Netflix's strong slate of original programs has also contributed to its recent growth, with the company delivering a new hit every couple of weeks in 2024. The streaming service accounts for about 8% of TV viewing in the US and is a leading TV network in most of the world's major media markets. The company's recent performance has lifted its shares back toward record highs, giving it a market value of more than $260 billion.

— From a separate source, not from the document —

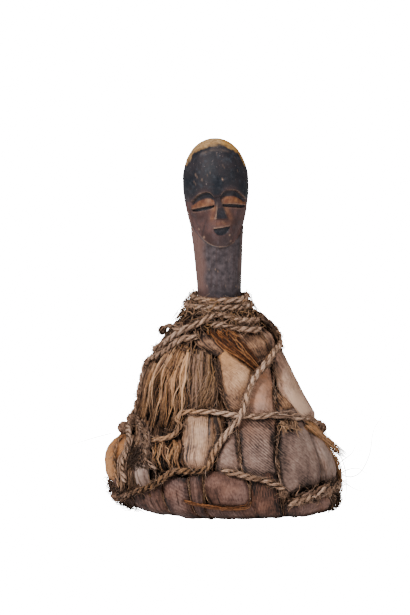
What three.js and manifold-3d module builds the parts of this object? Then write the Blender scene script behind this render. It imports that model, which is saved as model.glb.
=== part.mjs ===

While some analysts have raised concerns that Netflix is trading at a valuation that exceeds the fundamentals of the business, others have been impressed with the company's performance and have raised their price targets for investors. To sustain its growth in the future, Netflix has introduced a cheaper, advertising-supported version of its service targeting cost-conscious customers and has invested in live programming, including stand-up specials, wrestling, and an upcoming boxing match. The company has also reported that approximately 40% of its new customers are selecting the advertising option in markets where it is available, although the advertising tier remains small in comparison to online video giants like YouTube.

Technical Outlook
Netflix (NFLX) stock has broken the ceiling of the rising trend channel on the verge of reaching a new support level at the $504 Pivot point. The stock is trading with a weak Relative Strength Index (RSI) of 25.75 indicating NFLX stock is in the oversold territory. Traders need to be careful incase of a trend reversal after reaching the new support zone.